For more from Kristen, you can reach out to her here if you want to chat about pricing, watch her weekly teardowns on Substack, and subscribe to the Irrational Labs newsletter.

Pricing is one of the biggest levers to growth. Why are so few product teams testing their pricing?

At Irrational Labs, we surveyed 60 software companies to reflect on their experience with pricing studies. Of them, 50% said their companies have never run pricing studies, and only 25% reported even A/B testing a pricing change. Larger firms often have dedicated staff for pricing strategy yet are still generally reluctant to change the status quo.

Why do so few companies run pricing studies? Based on our work with dozens of top companies, we primarily hear:

It’s too risky. What if we annoy users? Reddit’s users flipped out. Strava had bumps. Patreon got blowback.
It’s technically complex. Testing multiple prices in the market for SaaS products also means maintaining them—which no technical team wants to do indefinitely.
Willingness-to-pay (WTP) studies are just hard to run. Recruiting participants, writing the study, and analyzing data requires lead time and some expertise. It can be intimidating.

These are legitimate reasons. However, the potential revenue gains from effective pricing often outweigh them. A McKinsey analysis suggests that a 1% improvement in your pricing can increase your profits by up to 11%.

So if you do decide to change your prices, how should you go about it? This article will decode the four most commonly used quantitative WTP methods and provide a template of questions you can use. Quant is very important, but it can be even more powerful paired with qualitative work. Likewise, we also included a robust qualitative research guide, focused on helping B2B companies with pricing. While the optimal recipe is to do both qual and quant, anything is better than doing nothing. As pricing expert Madhavan Ramanujam says on Lenny’s Podcast, “Talk to at least one person. Most companies are not even doing that.”

Willingness-to-pay methods: The rundown

The top four commonly used quantitative methods are:

Van Westendorp
Becker-DeGroot-Marschak
Multiple price list
Discrete choice or choice-based

Until recently, these methods were difficult to compare—the most frequently cited studies were published around 20 years ago. This changed in 2023, when Randy Gao, Simon Huang, and Minah Jung comprehensively reviewed the top methods, combining insights from dozens of papers to make sense of WTP. Their analysis builds on a compelling 2019 WTP field study and an in-depth comparison from 2011.

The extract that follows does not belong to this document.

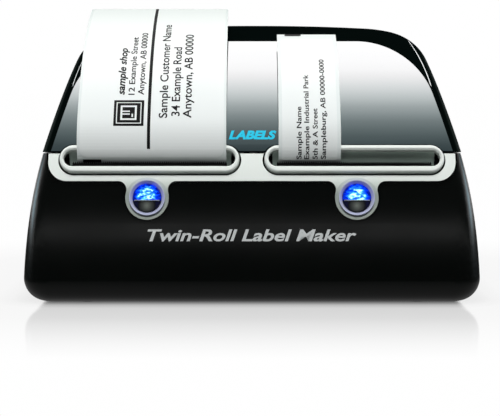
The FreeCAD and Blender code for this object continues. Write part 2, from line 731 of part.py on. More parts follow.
def spool_guide(name):
    side = SIDES[name]
    outer = max(abs(x) for x in STRIP_SPAN[name])
    start = outer + 0.3
    disc = cyl_x(side * start, side * (start + FLANGE_T), ROLL_Y, ROLL_Z, FLANGE_R)
    hub = cyl_x(side * start, side * (start + 6.0), ROLL_Y, ROLL_Z, GUIDE_HUB_R)
    guide = join([disc, hub])
    return guide.cut(cyl_x(side * (start - 1), side * (start + 8), ROLL_Y, ROLL_Z,
                           SPINDLE_R + RUN_GAP))


# ---------------- feed units ----------------
def at_nip(shape):
    """Place a shape drawn about the nip: +Y towards the platen, +Z up the web."""
    y, z = nip_point()
    return lean_to(shape, y, z, WEB_LEAN)


def nip_to_world(depth, along):
    point = Part.Vertex(V(0, depth, along))
    placed = at_nip(point)
    return placed.Vertexes[0].Point.y, placed.Vertexes[0].Point.z


def platen_axis():
    return nip_to_world(PLATEN_R + 0.3, 0.0)


def step_away(axis, distance, heading):
    angle = math.radians(heading)
    return axis[0] + distance * math.cos(angle), axis[1] + distance * math.sin(angle)


def idler_axis():
    distance = MODULE * (PLATEN_TEETH + IDLER_TEETH) / 2 + MESH_SLACK
    return step_away(platen_axis(), distance, IDLER_DIRECTION)


def pinion_axis():
    distance = MODULE * (IDLER_TEETH + PINION_TEETH) / 2 + MESH_SLACK
    return step_away(idler_axis(), distance, PINION_DIRECTION)


def x_span(side, x0, x1):
    return side * x0, side * x1


def platen_shaft(side):
    y, z = platen_axis()
    return cyl_x(side * 3.9, side * (GEAR_X[1] + 0.6), y, z, PLATEN_SHAFT_R)


def platen_rubber(side):
    y, z = platen_axis()
    a, b = x_span(side, 8.5, 88.5)
    return cyl_x(a, b, y, z, PLATEN_R).cut(cyl_x(a, b, y, z, PLATEN_SHAFT_R))


def platen_bushes():
    y, z = platen_axis()
    bushes = []
    for side in SIDES.values():
        for x0, x1 in PLATE_X:
            a, b = x_span(side, x0 - 0.4, x1 + 0.4)
            bushes.append(cyl_x(a, b, y, z, 4.5).cut(cyl_x(a, b, y, z, PLATEN_SHAFT_R + RUN_GAP)))
    return Part.makeCompound(bushes)


def gear(side, teeth, axis, tooth_angle, bore):
    """Spur gear with involute flanks; tooth_angle is the direction of one tooth, in degrees."""
    pitch_r = MODULE * teeth / 2
    base_r = pitch_r * math.cos(math.radians(PRESSURE_ANGLE))
    tip_r = pitch_r + 0.85 * MODULE
    root_r = pitch_r - 1.15 * MODULE
    pressure = math.radians(PRESSURE_ANGLE)
    half_tooth = math.pi / (2 * teeth) - 0.04 / pitch_r

    def flank_angle(radius):
        if radius <= base_r:
            spread = 0.0
        else:
            alpha = math.acos(base_r / radius)
            spread = math.tan(alpha) - alpha
        return half_tooth + math.tan(pressure) - pressure - spread

    start_r = max(root_r, base_r)
    steps = 4
    flank = [(root_r, flank_angle(start_r))] if root_r < base_r - 0.01 else []
    for k in range(steps):
        radius = start_r + (tip_r - start_r) * k / (steps - 1)
        flank.append((radius, flank_angle(radius)))
    points = []
    for tooth in range(teeth):
        middle = math.radians(tooth_angle) + 2 * math.pi * tooth / teeth
        for radius, angle in flank:
            points.append((radius, middle - angle))
        for radius, angle in reversed(flank):
            points.append((radius, middle + angle))
    x0, x1 = sorted((side * GEAR_X[0], side * GEAR_X[1]))
    corners = [V(x0, axis[0] + r * math.cos(a), axis[1] + r * math.sin(a)) for r, a in points]
    wheel = Part.Face(Part.makePolygon(corners + corners[:1])).extrude(V(x1 - x0, 0, 0))
    return wheel.cut(cyl_x(x0 - 1, x1 + 1, axis[0], axis[1], bore))


def direction(a, b):
    return math.degrees(math.atan2(b[1] - a[1], b[0] - a[0]))


def meshing_angle(lead_axis, lead_teeth, lead_angle, axis, teeth):
    """Direction of one tooth of a gear so that it meshes with a leading gear."""
    toward = direction(lead_axis, axis)
    offset = (toward - lead_angle) % (360.0 / lead_teeth)
    return toward + 180 + offset * lead_teeth / teeth + 180.0 / teeth


def gear_train(side):
    platen, idler, pinion = platen_axis(), idler_axis(), pinion_axis()
    first = direction(platen, idler)
    second = meshing_angle(platen, PLATEN_TEETH, first, idler, IDLER_TEETH)
    third = meshing_angle(idler, IDLER_TEETH, second, pinion, PINION_TEETH)
    platen_gear = gear(side, PLATEN_TEETH, platen, first, PLATEN_SHAFT_R)
    idler_gear = gear(side, IDLER_TEETH, idler, second, 2.0 + RUN_GAP)
    pinion_gear = gear(side, PINION_TEETH, pinion, third, 1.0)
    shaft = cyl_x(side * 84.0, side * (GEAR_X[1] + 0.6), pinion[0], pinion[1], 1.0)
    return platen_gear, idler_gear, join([pinion_gear, shaft])


def feed_motor(side):
    y, z = pinion_axis()
    can = cyl_x(side * 66.0, side * 90.5, y, z, MOTOR_R)
    can = can.cut(cyl_x(side * 83.0, side * 95.0, y, z, 1.0 + RUN_GAP))
    lug = side_box(side, 62.5, 66.0, y - 4, y + 4, z - 6, z + 6)
    return can.fuse(lug)


def mech_frame(side):
    """Two side plates joined by a bent front bar that carries the head springs."""
    pieces = []
    platen = platen_axis()
    hinge = nip_to_world(*HEAD_PIVOT)
    for index, (x0, x1) in enumerate(PLATE_X):
        plate = at_nip(box(-FAR, FAR, -13, 14, -19, 5))
        plate = plate.common(box(-FAR, FAR, -79, -42.5, 10, 65))
        if index == 1:
            plate = plate.fuse(box(-FAR, FAR, -66, -42.5, 13, 48))
        a, b = sorted(x_span(side, x0, x1))
        plate = plate.common(box(a, b, -FAR, FAR, 0, FAR))
        plate = plate.cut(cyl_x(a - 1, b + 1, platen[0], platen[1], 4.5))
        plate = plate.cut(cyl_x(a - 1, b + 1, hinge[0], hinge[1], 1.5 + RUN_GAP))
        if index == 1:
            idler, pinion = idler_axis(), pinion_axis()
            plate = plate.cut(cyl_x(a - 1, b + 1, pinion[0], pinion[1], 5.0))
            plate = plate.fuse(cyl_x(side * x0, side * (GEAR_X[1] + 0.4), idler[0], idler[1], 2.0))
        else:
            plate = plate.fuse(cyl_x(side * x0, side * 1.1, LEVER_PIVOT[0], LEVER_PIVOT[1], 2.0))
        pieces.append(plate)
    low, high = sorted(x_span(side, PLATE_X[0][1] - 0.5, PLATE_X[1][0] + 0.5))
    pieces.append(at_nip(box(low, high, -12.6, -11.4, -6, 4)))
    return join(pieces)


def head_carrier(side):
    low, high = sorted(x_span(side, 8.0, 89.0))
    depth, along = HEAD_PIVOT
    plate = box(low, high, -4.2, -1.2, along, 6)
    barrel = Part.makeCylinder(2.6, high - low, V(low, depth, along), V(1, 0, 0))
    first, last = sorted(x_span(side, PLATE_X[0][0], PLATE_X[1][1]))
    rod = Part.makeCylinder(1.5, last - first, V(first, depth, along), V(1, 0, 0))
    return at_nip(join([plate, barrel, rod]))


def print_head(side):
    low, high = sorted(x_span(side, 10.0, 87.0))
    slab = box(low, high, -1.2, -0.35, -4.5, 4.5)
    return at_nip(slab)


def head_springs():
    springs = []
    for side in SIDES.values():
        for x in (side * SPRING_X[0], side * SPRING_X[1]):
            helix = Part.makeHelix(1.3, 6.4, 2.2)
            wire = Part.Wire(helix.Edges)
            section = Part.Wire(Part.makeCircle(0.28, V(2.2, 0, 0), V(0, 1, 0.094)))
            coil = wire.makePipeShell([section], True, True)
            coil.rotate(V(0, 0, 0), V(1, 0, 0), 90)
            coil.translate(V(x, -4.55, 0))
            springs.append(at_nip(coil))
    return Part.makeCompound(springs)


def release_lever(side):
    y, z = LEVER_PIVOT
    x0, x1 = LEVER_X
    a, b = x_span(side, x0, x1)
    eye = cyl_x(a, b, y, z, 4.5)
    arm = side_box(side, x0, x1, -2.2, 2.2, 0, LEVER_L)
    arm.rotate(V(0, 0, 0), V(1, 0, 0), -LEVER_LEAN)
    arm.translate(V(0, y, z))
    tip_y = y + LEVER_L * math.sin(math.radians(LEVER_LEAN))
    tip_z = z + LEVER_L * math.cos(math.radians(LEVER_LEAN))
    knob = cyl_x(a, b, tip_y, tip_z, 4.2)
    lever = join([eye, arm, knob])
    return lever.cut(cyl_x(a - 2 * side, b + 2 * side, y, z, 2.0 + RUN_GAP))


# ---------------- electronics ----------------
def main_board():
    board = box(-60, 60, 55, 85.6, PORT_Z - 1.6, PORT_Z)
    parts = [box(-46, -34, 62, 74, PORT_Z, PORT_Z + 1.6), box(20, 29, 60, 69, PORT_Z, PORT_Z + 1.6),
             cyl_z(38, 64, PORT_Z, PORT_Z + 11, 4.0), cyl_z(48, 64, PORT_Z, PORT_Z + 11, 4.0)]
    return join([board] + parts)


def usb_socket():
    shell = box(USB_X - 6.0, USB_X + 6.0, 73.5, 89.6, PORT_Z, PORT_Z + SOCKET_H)
    mouth = box(USB_X - 4.3, USB_X + 4.3, 79.0, 95, PORT_Z + 1.6, PORT_Z + 9.4)
    tongue = box(USB_X - 2.8, USB_X + 2.8, 78.0, 87.6, PORT_Z + 6.6, PORT_Z + 9.0)
    return shell.cut(mouth).fuse(tongue).removeSplitter()


def power_socket():
    z = PORT_Z + SOCKET_H / 2
    body = box(POWER_X - 5.0, POWER_X + 5.0, 75.0, 86.5, PORT_Z, PORT_Z + SOCKET_H)
    nose = cyl_y(POWER_X, z, 86.4, 89.6, 5.0)
    bore = cyl_y(POWER_X, z, 78.5, 95, 3.2)
    pin = cyl_y(POWER_X, z, 78.0, 88.5, 1.0)
    return join([body, nose]).cut(bore).fuse(pin).removeSplitter()


# ---------------- cover ----------------
def panel_prism(grow):
    """Arched front outline of the glossy panel, grown outwards by grow."""
    face = arch_face(COVER_LOW - 4, PANEL_TOP + grow, PANEL_MARGIN - grow,
                     PANEL_CORNER_R + grow, -FAR / 2)
    return face.extrude(V(0, FAR / 2 + COVER_TOP_Y, 0))


def cover_layer(depth):
    return cover_block(0.0, COVER_LOW).cut(cover_block(depth, COVER_LOW - 5))


def cover_shell():
    cover = cover_layer(COVER_WALL)
    cover = cover.cut(cover_layer(PANEL_T).common(panel_prism(0.25)))
    for side in SIDES.values():
        cover = cover.cut(on_slot(slot_hole(RING_GAP), side))
        for x0, x1, owner in KNUCKLES:
            low, high = sorted((side * x0, side * x1))
            if owner == "base":
                cover = cover.cut(cyl_x(low - 0.4, high + 0.4, HINGE_Y, HINGE_Z, KNUCKLE_R + 0.4))
                continue
            tab = box(low, high, 84.4, HINGE_Y, COVER_LOW - 0.2, COVER_LOW + 2.4)
            barrel = cyl_x(low, high, HINGE_Y, HINGE_Z, KNUCKLE_R)
            cover = cover.fuse(tab.fuse(barrel))
            cover = cover.cut(cyl_x(low - 1, high + 1, HINGE_Y, HINGE_Z, HINGE_PIN_R + RUN_GAP))
    return cover.removeSplitter()


def cover_panel():
    panel = cover_layer(PANEL_T).common(panel_prism(0.0))
    for side in SIDES.values():
        panel = panel.cut(on_slot(slot_hole(RING_GAP + 0.3), side))
    return panel.cut(box(-FAR / 2, FAR / 2, -FAR / 2, FAR / 2, 0, COVER_LOW + 0.6))


def main():
    outer = body_block(0.0)
    save("base_housing", base_housing(outer))
    save("bottom_plate", bottom_plate())
    save("rubber_feet", rubber_feet())
    save("housing_screws", housing_screws())
    save("hinge_pins", hinge_pins())
    save("front_bezel", front_bezel(outer))
    save("roll_tray", roll_tray())
    save("inner_deck", inner_deck())
    save("button_boards", button_boards())
    save("tact_switches", tact_switches())
    save("platen_bushes", platen_bushes())
    save("head_springs", head_springs())
    save("main_board", main_board())
    save("usb_socket", usb_socket())
    save("power_socket", power_socket())
    save("cover_shell", cover_shell())
    save("cover_panel", cover_panel())
    for name, side in SIDES.items():
        save("slot_ring_" + name, slot_ring(side))
        save("tear_bar_" + name, tear_bar(side))
        save("exit_chute_" + name, exit_chute(side))
        save("button_ring_" + name, button_ring(side))
        save("button_cap_" + name, button_cap(side))
        save("button_lens_" + name, button_lens(side))
        save("mech_frame_" + name, mech_frame(side))
        save("feed_motor_" + name, feed_motor(side))
        platen_gear, idler_gear, motor_pinion = gear_train(side)
        save("platen_gear_" + name, platen_gear)
        save("idler_gear_" + name, idler_gear)
        save("motor_pinion_" + name, motor_pinion)
        save("platen_shaft_" + name, platen_shaft(side))
        save("platen_rubber_" + name, platen_rubber(side))
        save("head_carrier_" + name, head_carrier(side))
        save("print_head_" + name, print_head(side))
        save("release_lever_" + name, release_lever(side))
        save("spool_spindle_" + name, spool_spindle(name))
        save("label_roll_" + name, label_roll(name))
        save("spool_guide_" + name, spool_guide(name))
        save("label_liner_" + name, label_liner(name))
        save("label_sticker_" + name, label_sticker(name))


main()
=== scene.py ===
import json
import math

import bmesh
import bpy
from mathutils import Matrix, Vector
from mathutils.bvhtree import BVHTree


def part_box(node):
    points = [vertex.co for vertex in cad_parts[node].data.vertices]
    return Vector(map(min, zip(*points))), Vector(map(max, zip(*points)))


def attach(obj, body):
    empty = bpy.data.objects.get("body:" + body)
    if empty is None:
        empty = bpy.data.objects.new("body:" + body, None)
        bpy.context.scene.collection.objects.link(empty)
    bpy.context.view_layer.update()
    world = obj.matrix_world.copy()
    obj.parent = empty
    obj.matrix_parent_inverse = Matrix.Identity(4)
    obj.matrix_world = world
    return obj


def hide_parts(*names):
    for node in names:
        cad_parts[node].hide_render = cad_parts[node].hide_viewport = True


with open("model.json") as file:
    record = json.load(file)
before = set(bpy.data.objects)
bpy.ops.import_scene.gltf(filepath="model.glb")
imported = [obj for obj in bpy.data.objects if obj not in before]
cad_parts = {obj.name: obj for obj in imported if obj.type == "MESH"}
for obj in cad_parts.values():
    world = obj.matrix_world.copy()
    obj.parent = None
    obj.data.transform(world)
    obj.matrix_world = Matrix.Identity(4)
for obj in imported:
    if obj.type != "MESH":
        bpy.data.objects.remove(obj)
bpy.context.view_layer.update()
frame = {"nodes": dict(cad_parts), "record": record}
NODES = frame["nodes"]
RECORD = frame["record"]
SIDES = {"left": -1, "right": 1}
MM = 0.001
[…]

Below, I’ll run through the different methods and pros and cons. Every research method has trade-offs, and part of being able to trust your final results is understanding these nuances. At the end of the post, I’ll share six tips for implementing these surveys yourself, along with two mega templates to help guide you.

But first, a big disclaimer: Most of the below methods hold the product description constant while trying to determine some magical number that people will pay. But as pricing experts will tell you, this number, i.e. the price, is just part of the story. In reality, your product’s description and features, as well as what it’s compared to [1], play a role in WTP.

Stories can add measurable value to seemingly worthless items. Someone paid $51 for this yellow bear figure. Why? The story makes it feel scarce.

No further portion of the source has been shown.